Face à l'écran
Il existe une multitude de supports utilisés en thérapie avec des enfants et des adolescents, les jeux vidéo peuvent y participer.
À Talence, dans la banlieue bordelaise, depuis plus d’une dizaine d'années, Yann Leroux, psychologue et psychanalyste, propose à des jeunes patients, des jeux vidéo comme support. Il nous accueille dans son cabinet, ambiance sobre et chaleureuse, fauteuils profonds et nous explique sa démarche.
— L'Observatoire : Avec votre formation de psychologue, comment êtes-vous arrivé à proposer à vos patients des jeux vidéo ?
— Yann Leroux : mes patients sont plus généralement des pré-ados et des adolescents. Les pré-ados, ce sont des enfants qui commencent à tourner le dos à l'enfance, qui laissent tomber les médias traditionnels (ça fait trop bébé). Ils sont dans une période de transition mais ils n'ont pas encore les compétences langagières, cognitives, d'abstraction des adolescents. Les jeux vidéo, c'est quelque chose de formidable pour cette tranche d'âge.
— S'agit-il de rupture générationnelle ?
— Oui et non. En 2020, on trouve dans une chambre d'enfant les mêmes jouets qu'en 1950 avec, en plus, une playstation ou une console. Les psychothérapeutes ont utilisé les objets directement disponibles. Les jeux vidéo font partie des jeux usuels de l'enfant.
— Comment convaincre des parents de la pertinence des jeux vidéo, quand ils sont souvent sujets de discorde ?
— Personnellement, je n'ai jamais éprouvé de difficultés. Cela leur semble intéressant car, disent-ils, "vous êtes sûrs que notre enfant va venir". Dans l'idée des parents, ils pensent que le travail thérapeutique est peu attractif et qu'il faut appâter les enfants.
— Que dire du passage de la réalité au virtuel ?
— Toute la société est en train de se numériser. On propose des supports traditionnels, le jeu vidéo peut être présenté en plus. Ce que l'on faisait avec les supports traditionnels, on peut le faire dans le monde numérique. On peut créer une page word, ajouter du texte, coller des images, mettre du son, ce que l'on ne peut pas faire avec une feuille de papier. Mais surtout on peut effacer de façon parfaite la page. On peut penser à toutes celles qu'on aimerait effacer et qu'on n'arrive pas à effacer, car il reste des traces. Le plus important c'est de cheminer avec le patient, dispositif numérique ou pas.
— Est-ce que vous travaillez en face à face ?

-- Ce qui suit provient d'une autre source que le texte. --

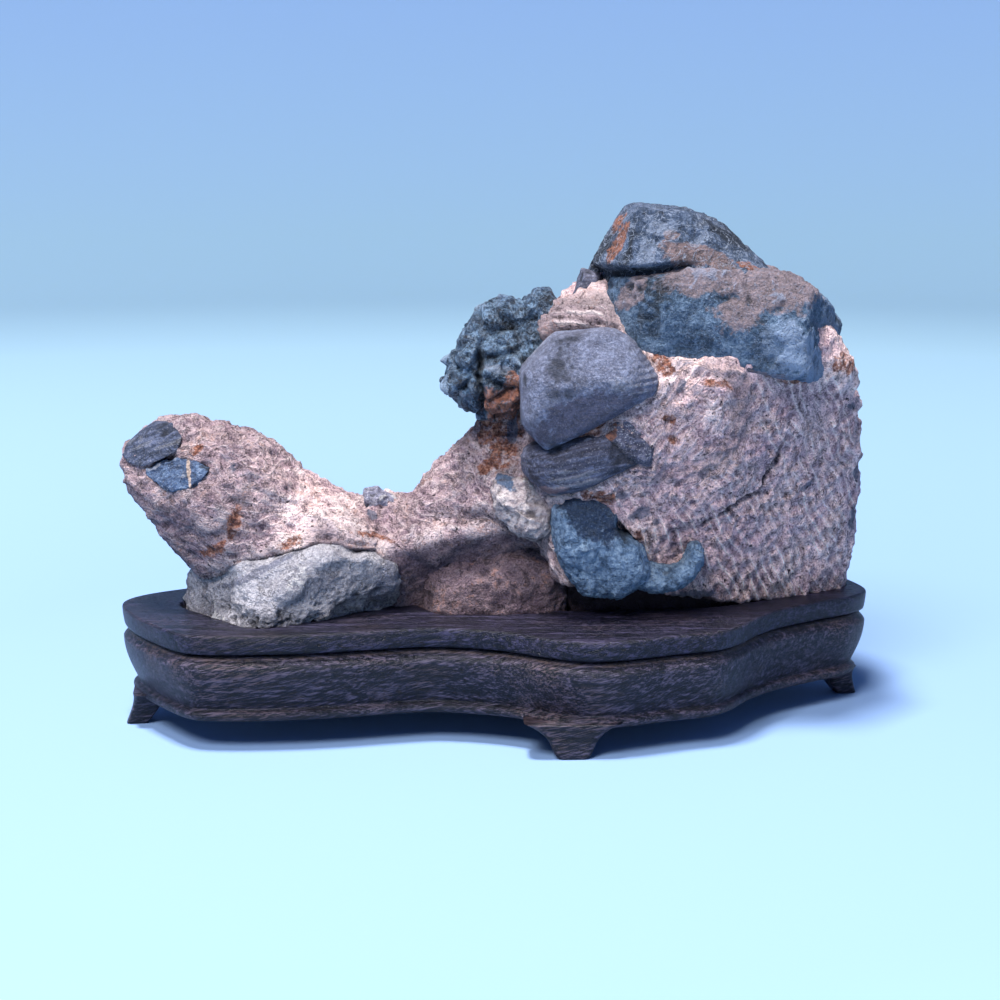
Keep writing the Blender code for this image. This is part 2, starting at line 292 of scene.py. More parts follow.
camera = bpy.data.cameras.new("camera")
camera.sensor_width, camera.lens = 36.0, 36.0 * LENS_OF_FRAME
camera.clip_start, camera.clip_end = 0.01, 10.0
camera_object = bpy.data.objects.new("camera", camera)
camera_object.location = AIM + CAMERA_DISTANCE * Vector(
    (0.0, -math.cos(CAMERA_RISE), math.sin(CAMERA_RISE))
)
camera_object.rotation_euler = (AIM - camera_object.location).to_track_quat("-Z", "Y").to_euler()
bpy.context.scene.collection.objects.link(camera_object)
bpy.context.scene.camera = camera_object

# ---------------------------------------------------------------------------------------
# The matrix of the stone, as plain forms: the gritty pinkish rock that holds everything. The
# block leans out over its foot at the right, and the arm runs down from it over the saddle
# and up into the head. Its surface is made last, round the clasts that are bedded in it.

STONE_BASE = 18.3  # where the stone is sawn flat


class Lump:
    """A rounded lump with flats, given like a map of distances from its own middle."""

    def __init__(self, outline, y, front, back, boxy=2.6, crisp=14, cuts=()):
        corners = np.array(outline, float)
        middle = corners.mean(axis=0)
        corners = corners - middle
        edges = np.roll(corners, -1, axis=0) - corners
        normals = np.stack([edges[:, 1], -edges[:, 0]], axis=1)
        normals /= np.linalg.norm(normals, axis=1)[:, None]
        reach = (normals * corners).sum(axis=1)
        self.flats = normals / reach[:, None]
        self.centre = np.array([middle[0], y, middle[1]])
        self.front, self.back, self.boxy, self.crisp = front, back, boxy, crisp
        self.cuts = np.array(cuts, float).reshape(-1, 3)
        self.half = np.array([np.ptp(corners[:, 0]), front + back, np.ptp(corners[:, 1])]) / 2.0

    def gauge(self, offsets):
        """How far out each offset from the middle is, as a share of the way to the surface.
        Seen from the front it is the largest share over the outline's edges, with corners
        rounded more the lower crisp is; it closes at the front and back as a rounded box, and
        each cut is one more flat, given by its point nearest to the middle."""
        across = np.clip(offsets[:, [0, 2]] @ self.flats.T, 0.0, None)
        around = (across**self.crisp).sum(axis=1) ** (1.0 / self.crisp)
        along = np.where(offsets[:, 1] < 0.0, -offsets[:, 1] / self.front, offsets[:, 1] / self.back)
        body = (around**self.boxy + along**self.boxy) ** (1.0 / self.boxy)
        cut = self.cuts / (self.cuts**2).sum(axis=1)[:, None]
        shares = np.clip(offsets @ cut.T, 0.0, None) ** self.crisp
        return (body**self.crisp + shares.sum(axis=1)) ** (1.0 / self.crisp)

    def outside(self, points):
        """Roughly how many millimetres each point is out from the surface."""
        offsets = points - self.centre
        far = np.linalg.norm(offsets, axis=1) + 1e-9
        return far * (1.0 - 1.0 / np.maximum(self.gauge(offsets), 1e-6))

    def ball(self, cells):
        """The lump's surface over a box lattice: rays go out from the middle to a gauge of 1."""
        lattice, quads, patches = boxed(cells)
        rays = np.tan(lattice * np.pi / 4.0) * self.half
        rays /= np.linalg.norm(rays, axis=1)[:, None]
        return self.centre + rays / self.gauge(rays)[:, None], quads, patches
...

— Il est exact que, par rapport au dispositif classique psychothérapique, il y a un changement de place, ça change les choses. Le face à face est souvent vécu comme une confrontation. Ici, on regarde dans la même direction, on est l'un avec l'autre.
— Jouez-vous avec les patients ?
— Je préfère être à côté et ne pas jouer mais quand un enfant est très inhibé ou qu'il a besoin de jouer contre quelqu'un, alors je joue.
Quand on joue, on rencontre l'autre comme personne, comment il est quand il perd, quand il gagne, etc. Le psy joue et observe ce que le jeu fait éprouver à l'enfant, joie, colère, dépit, satisfaction, s’il est capable de raisonnements complexes, de planifier, de résoudre l'inattendu. Le psychothérapeute peut accéder à la réalité interne du patient. Il peut construire un modèle de fonctionnement de l'enfant. Cela ouvre une porte en fait. L'objectif est de changer ce qu'il y a à changer.
Le thérapeute fait entrer dans le cabinet un objet qui va modifier la relation. Mais j'ai remarqué que les enfants (même ceux pleins de destructivité) prennent soin des consoles. Une console cassée, le jeu s'arrête et ça coûte cher...
— Connaissez-vous les jeux que vous utilisez ?
— Je ne connais pas forcément les jeux. Mais en France, on reste dans une tradition psychanalytique de la primauté de la parole. On utilise des jeux qui racontent des histoires, des parcours initiatiques, des épreuves à surmonter. C'est la tradition du conte, corrélée à une offre esthétique : les jeux sont beaux et riches, comme Flowers ou Ico.
Les enfants apprennent par et avec les jeux. Les familles qui jouent sont des familles heureuses. C'est le travail des parents de présenter les objets à investir au bon moment. Quant à la nocivité des jeux, c'est un conte de fée scientifique ! Jouez ! Jouez ! La vie est courte.